Can Firefox OS be the new Android?
30th Apr 2013 | 14:26
We explore if betting on the open web will pay off for Mozilla
"It cannot be right that two companies lock down and control their experience … it's the equivalent of two companies controlling every service you use on the internet." So says Dan Appelquist, Open Web Advocate at Telefónica Digital, which intends to pull the rug from under Apple and Android by selling smartphones with the 'open web' architecture of Mozilla's Firefox OS.
The first handsets like the ZTE Open, go on sale this June, will attempt to popularise common, open standards for apps that make them transferable across different handsets and tablets. In doing so it will try to take apart the acceptance of the 'walled garden' app ecosystem popularised by both Apple's iOS and the Android OS.
"Firefox OS is not a proprietary platform, it is fully standards-based and built on HTML5," says Andreas Gal, Vice President, Mobile Engineering, Mozilla. "What's more, Firefox OS is not a new ecosystem - it is the Web and the Web is the largest existing ecosystem we have today."
Gal thinks that under the present splintered, closed regimes, app developers have it too hard. "Having to build an app in multiple formats - all to reach people who have never asked for the specific app I am thinking of building - is not sustainable," he says, adding that Mozilla hopes Firefox OS will act as a catalyst for the 'open web'. "Over eight million developers develop in HTML5 today compared to around 100,000 iOS developers and 400,000 Android, but ten million for HTML5," he says. "We just want to unlock the power of HTML5 for standards-based work."
The not-for-profit Mozilla's intentions might be good, but the closed ecosystem for apps, popularised by Apple's app store (20 billion+ downloads in 2012) and Google Play (revenue up six-fold in 2012) on Android, is proving very popular.
"Right now, the mobile world is busy because there is so much economic value to be gained by owning a platform," says Gal. "The problem with mobile for users today is that once a user buys apps, music etc. on a given platform, they are not currently transportable to another ecosystem."
However much of a 'level playing field' Firefox OS seeks to create, it's not owners of iPhones and Galaxy S-somethings in the UK, Europe or the USA that Mozilla is aiming Firefox OS at, at least not initially.

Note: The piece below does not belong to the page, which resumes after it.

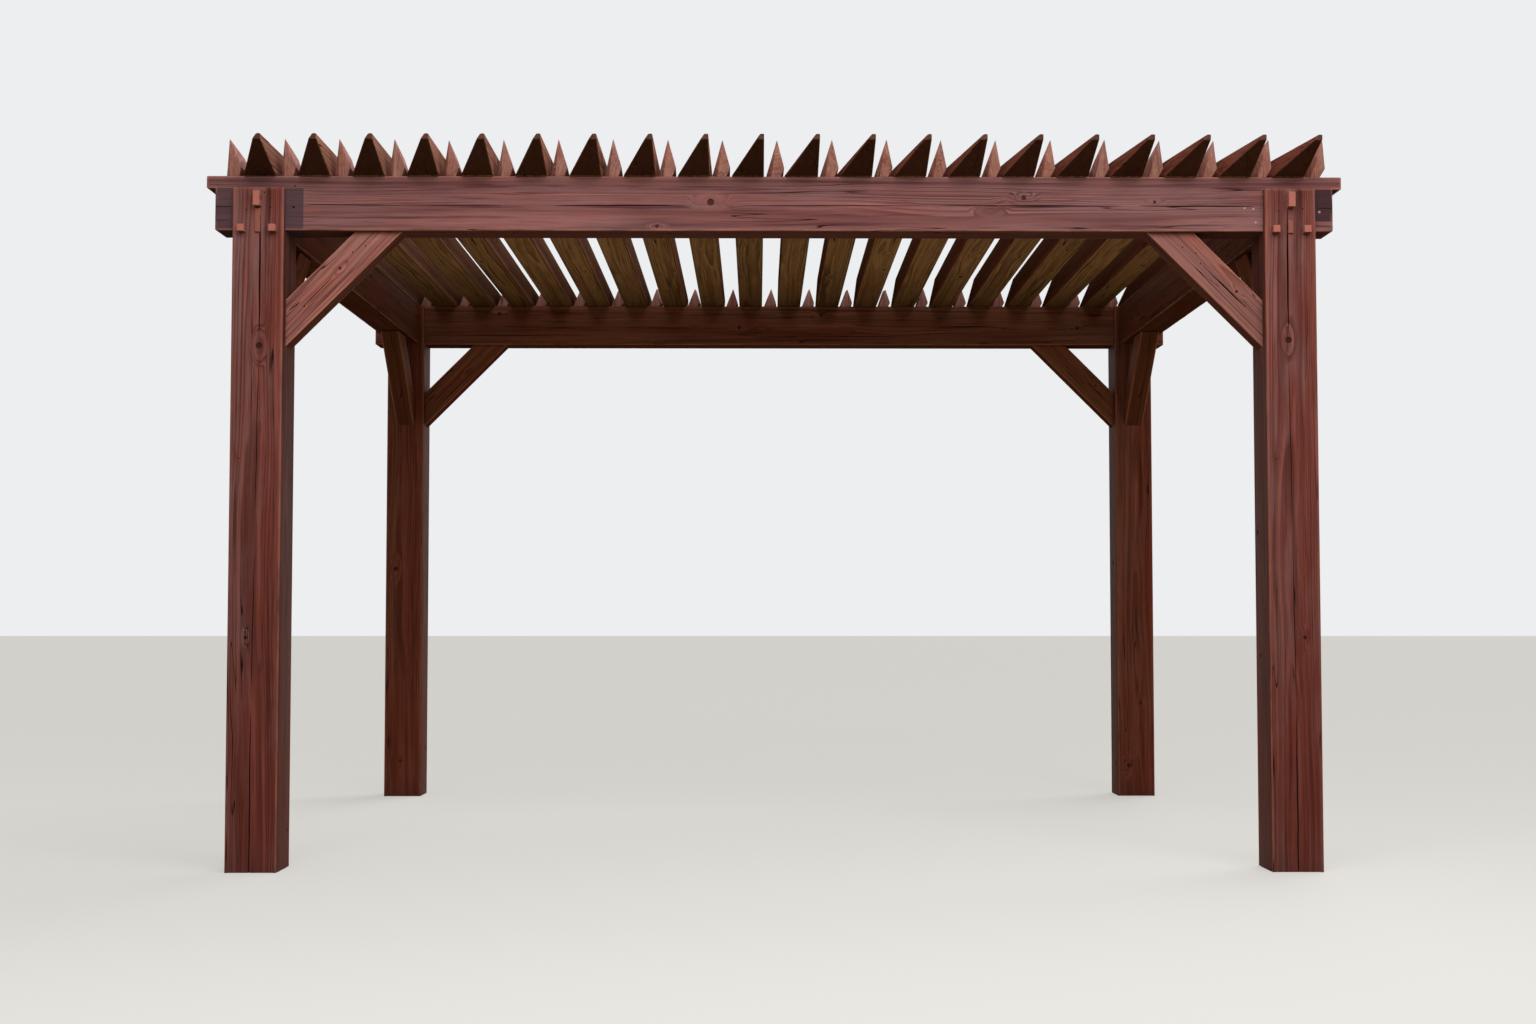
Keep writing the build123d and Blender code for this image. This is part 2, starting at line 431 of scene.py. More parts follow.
@dataclass(frozen=True)
class StainedWood:
    """Sawn softwood under a thin satin stain, through which late-wood lines, soft streaks and fibre show.

    Attributes:
        name: the wood's and the stain's common name.
        body: the stain's middle colour, as sRGB hex.
        light: streaks where the stain is thin.
        dark: late-wood lines.
        bloom_and_sheen: grey-mauve clouds, partly the grey that weather draws over the stain and partly
            painted sky sheen.
        worn: rubbed arrises.
        end: end grain.
        knot: knots and the bark round them.
        ring_mm: distance between rings, drawn about twice as wide as in the real wood so that it shows.
        fibre_mm: width of the fibre streaks, drawn coarse for the same reason.
        sway: how far the rings stray sideways along the log, in metres.
        bloom_and_sheen_share: how much of the face the weathered grey and the painted sheen take.
        ring_strength: how dark the late-wood lines are, from 0 to 1.
        roughness: of the stain film.
        gleam: how strongly the stain film mirrors, from 0 for chalky to 0.5 for varnish.
        weather: painted light and shade on its sides by the way they look, each over the ones before it.
    """

    name: str
    body: str
    light: str
    dark: str
    bloom_and_sheen: str
    worn: str
    end: str
    knot: str = "2A1512"
    ring_mm: float = 10.0
    fibre_mm: float = 4.5
    sway: float = 0.05
    bloom_and_sheen_share: float = 0.5
    ring_strength: float = 0.75
    roughness: float = 0.52
    gleam: float = 0.02
    weather: tuple[PaintedSideLight, ...] = (PAINTED_SHADE_BELOW,)

    def material(self, name: str, grain: Grain) -> bpy.types.Material:
        """Makes the wood of one timber.

        Args:
            name: the timber's name.
            grain: how the wood lies in it.

        Returns:
            The material, whose pattern is centred on the timber's own pith.
        """
        made = bpy.data.materials.new(f"{self.name}_{name}")
        made.use_nodes = True
        tree = made.node_tree
        tree.nodes.clear()
        here = add(tree, "ShaderNodeTexCoord").outputs["Object"]
        log_place = add(tree, "ShaderNodeMapping",
                        {"Location": grain.pith, "Rotation": grain.turn.to_euler()}, {"Vector": here},
                        vector_type="TEXTURE").outputs[0]
        bent, core, rim = self._knots(tree, log_place, grain)
        ring, streak, fibre, split = self._figure(tree, log_place, bent)
        colour = self._colour(tree, here, log_place, grain, (ring, streak, fibre, split, core, rim))
        self._surface(tree, colour, ring, fibre, split)
        return made

    @staticmethod
    def _looks(tree: Tree, side: Vector, least: float, share: float) -> Socket:
        """Adds what is a share on faces that look one way, and 0 on others.

        Args:
            tree: the material's nodes.
            side: the way that the faces look.
            least: how squarely they look that way.
            share: what they get.

        Returns:
            The socket that gives it.
        """
        cut = add(tree, "ShaderNodeNewGeometry").outputs["True Normal"]
        facing = add(tree, "ShaderNodeVectorMath", {1: side}, {0: cut}, operation="DOT_PRODUCT")
        return add(tree, "ShaderNodeMapRange", {"From Min": least, "From Max": least + 0.02, "To Max": share},
                   {"Value": facing.outputs["Value"]}).outputs[0]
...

Smartphone penetration stands at just 16% in Latin America (it's over 50% in the UK, and will nudge saturation levels shortly), which makes it an ideal proving ground for a new and untested operating system.
"In the coming years, lower-cost Android smartphones are expected to dominate the markets in emerging areas such India, China and Africa," says Kevin Curran, senior member at the Institute of Electrical and Electronics Engineers (IEEE). "Launching a new smartphone OS is not to be taken lightly, but Mozilla's main partner is Spain's Telefónica, which has over 200 million mobile subscribers in Latin America."

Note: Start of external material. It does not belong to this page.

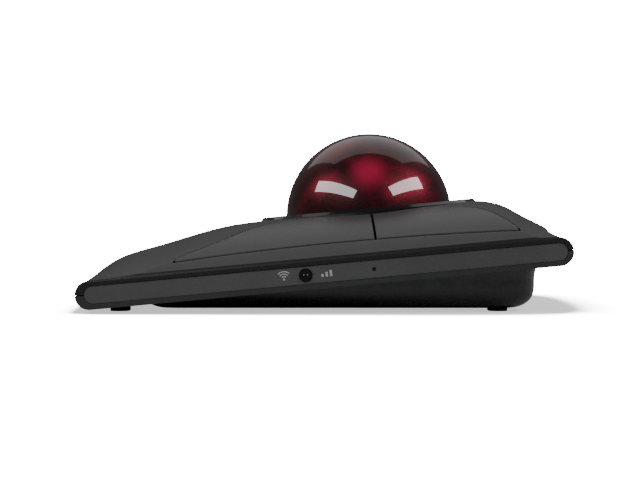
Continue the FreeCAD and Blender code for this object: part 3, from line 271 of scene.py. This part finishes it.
steel = bright_metal("steel_bright", (0.52, 0.52, 0.53), roughness=0.30, brush=3500.0)
finish(steel, "button_pins", "case_screws", "cup_screws", "board_screws")
nickel = bright_metal("nickel_plate", (0.62, 0.60, 0.56), roughness=0.24, brush=2400.0)
finish(nickel, "usb_c_socket", "receiver_plug")
zirconia = moulded("bearing_zirconia", (0.80, 0.79, 0.76),
                   roughness=0.10, grain=900.0, depth=0.000001, mottle=0.02, coat=0.5)
finish(zirconia, "ball_bearings")

# The ball is cast in clear ruby resin with pearl flakes under its skin, then ground round
# and polished like a billiard ball. A crimson glow is painted on its near side as emission,
# in place of light from above gathering in the resin; it is set by a fixed direction in the
# world, so it stays there as the ball turns. It is one solid ball; the layers that carry its
# three turns are hidden inside it.
low, high = (Vector(corner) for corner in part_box("ball_shell"))
BALL_CENTRE = (low + high) / 2
BALL_RADIUS = (high.x - low.x) / 2
# Where the painted glow sits on the ball, how far it spreads, and how strongly it glows.
PAINTED_GLOW_WAY = (0.844, -0.028, 0.535)
PAINTED_GLOW_REACH = 0.0095
PAINTED_GLOW_STRENGTH = 0.24
PAINTED_GLOW_CRIMSON = (1.0, 0.03, 0.13)
BALL_RUBY = (0.115, 0.0008, 0.0095)
BALL_DEEP = (0.022, 0.0003, 0.0020)
# Clouds and flakes per metre, the flakes' relief, and the polish and index of the skin.
CLOUD_SCALE = 42.0
FLAKE_SCALE = 1300.0
FLAKE_DEPTH = 0.00012
SKIN_ROUGHNESS = 0.015
SKIN_IOR = 1.55


def ruby_resin_with_painted_glow():
    """Pearl flakes and soft clouds of red under a clear polished skin, and a painted crimson glow
    where the surface faces a fixed way in the world.
    """
    material = bpy.data.materials.new("ruby_cast_resin_painted_glow")
    material.use_nodes = True
    nodes = material.node_tree.nodes
    links = material.node_tree.links
    shader = nodes["Principled BSDF"]
    shader.inputs["Metallic"].default_value = 0.85
    shader.inputs["Coat Weight"].default_value = 1.0
    shader.inputs["Coat Roughness"].default_value = SKIN_ROUGHNESS
    shader.inputs["Coat IOR"].default_value = SKIN_IOR
    place = nodes.new("ShaderNodeTexCoord")
    clouds = nodes.new("ShaderNodeTexNoise")
    clouds.inputs["Scale"].default_value = CLOUD_SCALE
    clouds.inputs["Detail"].default_value = 4.0
    clouds.inputs["Distortion"].default_value = 1.2
    links.new(place.outputs["Object"], clouds.inputs["Vector"])
    tint = nodes.new("ShaderNodeValToRGB")
    deep, ruby = tint.color_ramp.elements
    deep.position = 0.38
    deep.color = (*BALL_DEEP, 1.0)
    ruby.position = 0.62
    ruby.color = (*BALL_RUBY, 1.0)
    links.new(clouds.outputs["Fac"], tint.inputs["Fac"])
    links.new(tint.outputs["Color"], shader.inputs["Base Color"])
    flakes = nodes.new("ShaderNodeTexNoise")
    flakes.inputs["Scale"].default_value = FLAKE_SCALE
    flakes.inputs["Detail"].default_value = 2.0
    links.new(place.outputs["Object"], flakes.inputs["Vector"])
    shimmer = nodes.new("ShaderNodeMapRange")
    shimmer.inputs["To Min"].default_value = 0.26
    shimmer.inputs["To Max"].default_value = 0.50
    links.new(flakes.outputs["Fac"], shimmer.inputs["Value"])
    links.new(shimmer.outputs["Result"], shader.inputs["Roughness"])
    facets = nodes.new("ShaderNodeBump")
    facets.inputs["Strength"].default_value = 0.35
    facets.inputs["Distance"].default_value = FLAKE_DEPTH
    links.new(flakes.outputs["Fac"], facets.inputs["Height"])
    links.new(facets.outputs["Normal"], shader.inputs["Normal"])
    # Painted glow: crimson emission, strongest where the surface faces a fixed way in the world,
    # stands in for light gathering in the resin.
    facing = nodes.new("ShaderNodeNewGeometry")
    painted_glow_distance = nodes.new("ShaderNodeVectorMath")
    painted_glow_distance.operation = "DISTANCE"
    painted_glow_distance.inputs[1].default_value = Vector(PAINTED_GLOW_WAY).normalized()
    links.new(facing.outputs["Normal"], painted_glow_distance.inputs[0])
    glow = nodes.new("ShaderNodeMapRange")
    glow.interpolation_type = "SMOOTHERSTEP"
    glow.inputs["From Min"].default_value = 0.0
    glow.inputs["From Max"].default_value = PAINTED_GLOW_REACH / BALL_RADIUS
    glow.inputs["To Min"].default_value = PAINTED_GLOW_STRENGTH
    glow.inputs["To Max"].default_value = 0.0
    links.new(painted_glow_distance.outputs["Value"], glow.inputs["Value"])
    shader.inputs["Emission Color"].default_value = (*PAINTED_GLOW_CRIMSON, 1.0)
    links.new(glow.outputs["Result"], shader.inputs["Emission Strength"])
    return material


bpy.ops.object.select_all(action="DESELECT")
bpy.ops.mesh.primitive_cube_add(size=2.0)
ball = bpy.context.object
ball.name = "ruby_ball"
bpy.ops.object.mode_set(mode="EDIT")
bpy.ops.mesh.select_all(action="SELECT")
bpy.ops.mesh.subdivide(number_cuts=47)
bpy.ops.transform.tosphere(value=1.0)
bpy.ops.object.mode_set(mode="OBJECT")
ball.data.transform(Matrix.Scale(BALL_RADIUS / ball.data.vertices[0].co.length, 4))
ball.data.transform(Matrix.Translation(BALL_CENTRE))
bpy.ops.object.shade_smooth()
ball.data.materials.append(ruby_resin_with_painted_glow())
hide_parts("ball_shell")
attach(ball, "ball_shell")
inner_resin = moulded("ruby_inner_resin", (0.12, 0.005, 0.012),
                      roughness=0.15, grain=900.0, depth=0.000001, coat=0.5)
finish(inner_resin, "ball_core", "ball_middle")

# Two small marks are pad-printed on the right strip in pale grey ink: arcs over a dot
# beside the button's front, for the wireless link, and three rising bars behind it, for
# the pointer's speed. The button carries two tiny raised specks of the same ink.
INK_THICK = 0.00003
strip_low, strip_high = (Vector(corner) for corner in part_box("side_strip_right"))
key_low, key_high = (Vector(corner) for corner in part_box("dpi_button"))
STRIP_FACE = strip_high.x
KEY_CENTRE = (key_low + key_high) / 2
DECK_SLOPE = math.radians(5.3)
ink = moulded("pale_grey_ink", (0.30, 0.30, 0.31),
              roughness=0.55, grain=3000.0, depth=0.000004, mottle=0.06)


def on_strip(along, up, out=0.0):
    """A point on the right strip, along it and up from the small button's middle."""
    run = math.cos(DECK_SLOPE) * along - math.sin(DECK_SLOPE) * up
    rise = math.sin(DECK_SLOPE) * along + math.cos(DECK_SLOPE) * up
    return Vector((STRIP_FACE + out, KEY_CENTRE.y + run, KEY_CENTRE.z + rise))


def printed(name, shape, body, out=0.0):
    """Close a flat shape, drawn along and up in millimetres, into a film of ink."""
    bpy.ops.object.mode_set(mode="EDIT")
    bpy.ops.mesh.select_all(action="SELECT")
    bpy.ops.mesh.extrude_region_move(TRANSFORM_OT_translate={"value": (0, 0, 1)})
    bpy.ops.mesh.select_all(action="SELECT")
    bpy.ops.mesh.normals_make_consistent(inside=False)
    bpy.ops.object.mode_set(mode="OBJECT")
    for vertex in shape.data.vertices:
        depth = INK_THICK if vertex.co.z > 0.5 else -INK_THICK / 3
        vertex.co = on_strip(vertex.co.x / 1000, vertex.co.y / 1000, out + depth)
    shape.name = name
    shape.data.materials.append(ink)
    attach(shape, body)


def flat_bar(along, up, width, height):
    """An upright bar about a point."""
    bpy.ops.object.select_all(action="DESELECT")
    bpy.ops.mesh.primitive_plane_add(size=1.0)
    bar = bpy.context.object
    bpy.ops.object.mode_set(mode="EDIT")
    bpy.ops.mesh.select_all(action="SELECT")
    bpy.ops.transform.resize(value=(width, height, 1.0))
    bpy.ops.transform.translate(value=(along, up, 0))
    bpy.ops.object.mode_set(mode="OBJECT")
    return bar


def flat_arc(along, up, radius, width, spread):
    """A band swept about a point, evenly to both sides of straight up."""
    bpy.ops.object.select_all(action="DESELECT")
    bpy.ops.mesh.primitive_circle_add(vertices=72, radius=radius)
    arc = bpy.context.object
    bpy.ops.object.mode_set(mode="EDIT")
    bpy.ops.mesh.select_mode(type="VERT")
    bpy.ops.mesh.select_all(action="SELECT")
    bpy.ops.mesh.extrude_edges_move()
    bpy.ops.transform.resize(value=[(radius + width) / radius] * 3)
    bpy.ops.mesh.select_all(action="DESELECT")
    bpy.ops.object.mode_set(mode="OBJECT")
    for vertex in arc.data.vertices:
        vertex.select = abs(math.atan2(vertex.co.x, vertex.co.y)) > spread / 2
    bpy.ops.object.mode_set(mode="EDIT")
    bpy.ops.mesh.delete(type="VERT")
    bpy.ops.mesh.select_all(action="SELECT")
    bpy.ops.transform.translate(value=(along, up, 0))
    bpy.ops.object.mode_set(mode="OBJECT")
    return arc


def flat_dot(along, up, radius):
    """A round dot about a point."""
    bpy.ops.object.select_all(action="DESELECT")
    bpy.ops.mesh.primitive_circle_add(vertices=20, radius=radius, fill_type="NGON",
                                      location=(along, up, 0))
    bpy.ops.object.transform_apply(location=True)
    return bpy.context.object


# The marks' places and sizes on the strip, in millimetres from the button's middle.
MARK_FOOT = -0.95
BAR_WIDTH = 0.72
BAR_STEP = 1.3
BAR_START = 5.0
BAR_SHORTEST = 0.9
BAR_GROWTH = 0.5
for step in range(3):
    tall = BAR_SHORTEST + BAR_GROWTH * step
    bar = flat_bar(BAR_START + BAR_STEP * step, MARK_FOOT + tall / 2, BAR_WIDTH, tall)
    printed("speed_bar_%d" % (step + 1), bar, "housing")
LINK_ALONG = -6.6
LINK_UP = MARK_FOOT + 0.25
LINK_DOT = 0.32
LINK_STEP = 0.74
LINK_WIDTH = 0.34
LINK_SPREAD = math.radians(96)
printed("link_dot", flat_dot(LINK_ALONG, LINK_UP, LINK_DOT), "housing")
for step in range(1, 4):
    arc = flat_arc(LINK_ALONG, LINK_UP, LINK_STEP * step, LINK_WIDTH, LINK_SPREAD)
    printed("link_arc_%d" % step, arc, "housing")
SPECK_ASIDE = 0.55
SPECK_UP = 0.15
SPECK_RADIUS = 0.16
KEY_PROUD = key_high.x - STRIP_FACE
for step, along in enumerate((-SPECK_ASIDE, SPECK_ASIDE), 1):
    speck = flat_dot(along, SPECK_UP, SPECK_RADIUS)
    printed("key_speck_%d" % step, speck, "dpi_button", KEY_PROUD)

# Table. One plain pale sheet, matte, far wider than the mouse; it glows of its own so that
# it stays paper white, and the glow fades under the mouse, which leaves a soft shadow.
TABLE_WIDTH = 8.0
PAPER_PALE = 0.42
PAPER_GLOW = 25.0
# How far the shadow reaches, how open the sky is where the glow is least and where it is
# full, and what is left of it in the darkest place.
SHADOW_REACH = 0.10
SHADOW_DARK = 0.60
SHADOW_CLEAR = 0.99
SHADOW_LEFT = 0.03
bpy.ops.object.select_all(action="DESELECT")
bpy.ops.mesh.primitive_plane_add(size=TABLE_WIDTH)
table = bpy.context.object
table.name = "table"
table_paper = bpy.data.materials.new("table_paper")
table_paper.use_nodes = True
paper_nodes = table_paper.node_tree.nodes
paper_links = table_paper.node_tree.links
paper = paper_nodes["Principled BSDF"]
paper.inputs["Base Color"].default_value = (PAPER_PALE, PAPER_PALE, PAPER_PALE, 1.0)
paper.inputs["Roughness"].default_value = 0.9
paper.inputs["Specular IOR Level"].default_value = 0.0
paper.inputs["Emission Color"].default_value = (1, 1, 1, 1)
seen = paper_nodes.new("ShaderNodeLightPath")
glow = paper_nodes.new("ShaderNodeMath")
glow.operation = "MULTIPLY"
glow.inputs[1].default_value = PAPER_GLOW
shade = paper_nodes.new("ShaderNodeAmbientOcclusion")
shade.samples = 32
shade.inputs["Distance"].default_value = SHADOW_REACH
fade = paper_nodes.new("ShaderNodeMapRange")
fade.inputs["From Min"].default_value = SHADOW_DARK
fade.inputs["From Max"].default_value = SHADOW_CLEAR
fade.inputs["To Min"].default_value = SHADOW_LEFT
paper_links.new(shade.outputs["AO"], fade.inputs["Value"])
paper_links.new(seen.outputs["Is Camera Ray"], glow.inputs[0])
dimmed = paper_nodes.new("ShaderNodeMath")
dimmed.operation = "MULTIPLY"
paper_links.new(glow.outputs["Value"], dimmed.inputs[0])
paper_links.new(fade.outputs["Result"], dimmed.inputs[1])
paper_links.new(dimmed.outputs["Value"], paper.inputs["Emission Strength"])
table.data.materials.append(table_paper)

# Light. A dim room behind a white backdrop, two long soft boxes on the near side, low
# enough to lie in the ball as two soft windows, and a broad faint panel over the far side.
ROOM_LIGHT = 0.075
BACKDROP_WHITE = 30.0
BOX_DISTANCE = 0.9
world = bpy.data.worlds.new("studio")
world.use_nodes = True
room_nodes = world.node_tree.nodes
room_links = world.node_tree.links
room = room_nodes["Background"]
room.inputs["Color"].default_value = (1, 1, 1, 1)
path = room_nodes.new("ShaderNodeLightPath")
backdrop = room_nodes.new("ShaderNodeMapRange")
backdrop.inputs["To Min"].default_value = ROOM_LIGHT
backdrop.inputs["To Max"].default_value = BACKDROP_WHITE
room_links.new(path.outputs["Is Camera Ray"], backdrop.inputs["Value"])
room_links.new(backdrop.outputs["Result"], room.inputs["Strength"])
bpy.context.scene.world = world


def soft_box(name, towards, width, height, power):
    """A soft box that faces the ball from the given direction."""
    light = bpy.data.lights.new(name, "AREA")
    light.shape = "RECTANGLE"
    light.size = width
    light.size_y = height
    light.energy = power
    holder = bpy.data.objects.new(name, light)
    bpy.context.scene.collection.objects.link(holder)
    way = Vector(towards).normalized()
    holder.location = BALL_CENTRE + way * BOX_DISTANCE
    holder.rotation_euler = (-way).to_track_quat("-Z", "Y").to_euler()
    holder.visible_camera = False


soft_box("soft_box_front", (0.435, -0.678, 0.562), width=1.04, height=0.21, power=7.0)
soft_box("soft_box_rear", (0.368, 0.728, 0.610), width=0.84, height=0.22, power=6.5)
soft_box("panel_over", (-0.55, 0.0, 0.83), width=1.3, height=0.9, power=2.2)

# Camera. A long lens, low and almost level, square to the right side of the mouse.
camera = bpy.data.cameras.new("camera")
camera.sensor_width = 36.0
camera.lens = 110.19375
camera.clip_start = 0.01
camera.clip_end = 20.0
eye = bpy.data.objects.new("camera", camera)
bpy.context.scene.collection.objects.link(eye)
eye.location = (0.654, -0.0013, 0.0325)
eye.rotation_euler = (math.radians(89.0), 0, math.radians(90))
bpy.context.scene.camera = eye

Firefox OS will see the light of day this June in Venezuela, Poland, Brazil, Portugal and Spain, with the first handsets including the Alcatel One Touch Fire and the ZTE Open. Telefónica has strong links with major carriers around the world including América Móvil, China Unicom, Deutsche Telekom, Sprint, Telecom Italia and SingTel, and it also has mobile phone chip-maker Qualcomm on-board.
"These partners certainly add hope to the ambitious project," says Curran. "It seems they aim to sell it in the pre-paid phone markets, where lower-income people generally get their airtime."
This is a market where low income users prefer to pay only their operator for both air-time and apps rather than pay a third-party like Apple or Google. It's also a market where inexpensive Android devices currently dominate.
"This market is not being well addressed by current offerings," says Appelquist about Latin America. "High-end smartphones are priced out of the reach of the vast majority of consumers and we see low end Android devices offering a very poor experience."
However, for now, at least, most of the lower-end devices are - and will remain to be - based on Android. "It is standards-based and open source, so of course it will be the OS of choice for manufacturers of lower priced handsets," says Mohammed Hussain, MD of mobile phone accessories retailer, Mobile Fun, "but it will be interesting to see if Mozilla's Firefox OS gains traction in the budget smartphone sector." He expects Samsung's Tizen and Nokia's budget Windows devices to try to crack this sector, too, particularly in emerging markets.
Others are not convinced that Firefox OS can carve-out success despite its open-hearted intentions. "While I love the idea of the Firefox Phone OS, and a Firefox media based system on TV," says Peter Chadha, Founder of DrPete, "at the moment I am not convinced that these will gain market penetration, unless it is funded by Google or Yahoo on the basis of search and adverts, as Android is already free. Perhaps Firefox is hoping that by offering this operating system, open source developers will want to come on board and deliver something really different and innovative?"
That would please those who want to see an end to the 'walled garden' approach to the mobile web, such as World Wide Web inventor Sir Tim Berners-Lee, though the success of Firefox OS is far from inevitable.